Si certains facteurs de mode de vie, comme l’alimentation (microbiote notamment) ont été largement documentés pour leurs effets sur le système immunitaire, le sommeil, est plus rarement évoqué. Pourtant, en augmentant la capacité migratoire des cellules T vers les ganglions lymphatiques, le sommeil joue un rôle clé dans notre immunité. C’est la démonstration de cette équipe de chercheurs de l’Université Ludwig-Maximilians qui nous explique, dans la revue Brain, Behavior, and Immunity, les raisons biologiques et cellulaires de cet effet particulier du sommeil.
Le phénomène a peu été étudié jusqu’à présent, même s’il a déjà été démontré que chez les personnes qui dorment après s’être fait vacciner, la réponse immunitaire est en moyenne 2 fois plus forte que chez les personnes qui ne dorment pas durant la nuit qui suit la vaccination. L’équipe de Munich, dirigée par le professeur Luciana Besedovsky de l’Institut de psychologie décrypte comment le sommeil favorise l’activité de certaines cellules immunitaires.
Quelles différences après une nuit blanche ?
L’étude a évalué à plusieurs reprises la concentration de différents sous-groupes de lymphocytes T dans le sang de participants en bonne santé au cours de 2 séances de 24 heures. Lors de l’une des 2 séances, les participants étaient autorisés à dormir la nuit pendant 8 heures, dans l’autre, ils étaient autorisés à s’allonger mais devaient rester éveillés. Un cathéter de l’avant-bras permettait un prélèvement sanguin sans perturber le sommeil du participant. L’analyse révèle :
- des différences significatives entre les 2 séances ;
- précisément, le sommeil favorise la capacité migratoire de certaines sous-populations de lymphocytes T vers les ganglions lymphatiques ;
- les cellules T se lient à une protéine de signalisation, la chimiokine « CCL19 », une molécule qui favorise la la migration des lymphocytes T qui possèdent le récepteur correspondant pour CCL19, vers les ganglions lymphatiques, où les défenses immunitaires des lymphocytes T sont « entraînées » au contact des antigènes – par exemple après une vaccination ;
- ainsi, l’incubation de cellules T avec du plasma sanguin prélevé sur des participants endormis augmente également la capacité de migration des lymphocytes T ;
- l’hormone de croissance et la prolactine sont également identifiées comme des facteurs décisifs de ce comportement migratoire des cellules T : et les concentrations plasmatiques de ces 2 hormones dépendent en effet du sommeil, avec des valeurs plus élevées chez les participants qui ont dormi pendant la nuit.

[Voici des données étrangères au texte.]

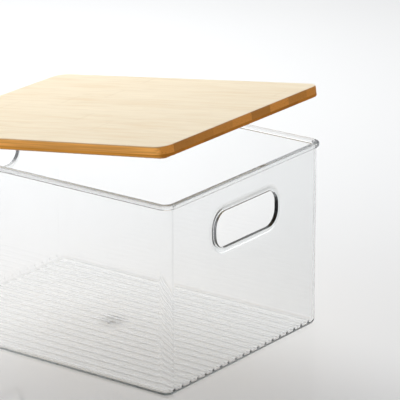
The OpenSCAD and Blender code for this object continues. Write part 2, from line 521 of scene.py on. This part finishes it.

Quelles implications ? Au-delà de confirmer à nouveau le sommeil comme un facteur tout aussi décisif pour la santé, l’hormone de croissance et la prolactine pourraient être utilisées comme de nouveaux adjuvants pour favoriser les réponses immunitaires après la vaccination, en particulier chez les personnes âgées, qui présentent généralement des niveaux plus réduits de ces hormones pendant le sommeil. On retiendra donc que
le sommeil soutient les réponses immunitaires -notamment après la vaccination –
et on comprend mieux pourquoi les vaccins sont souvent moins efficaces chez les personnes âgées.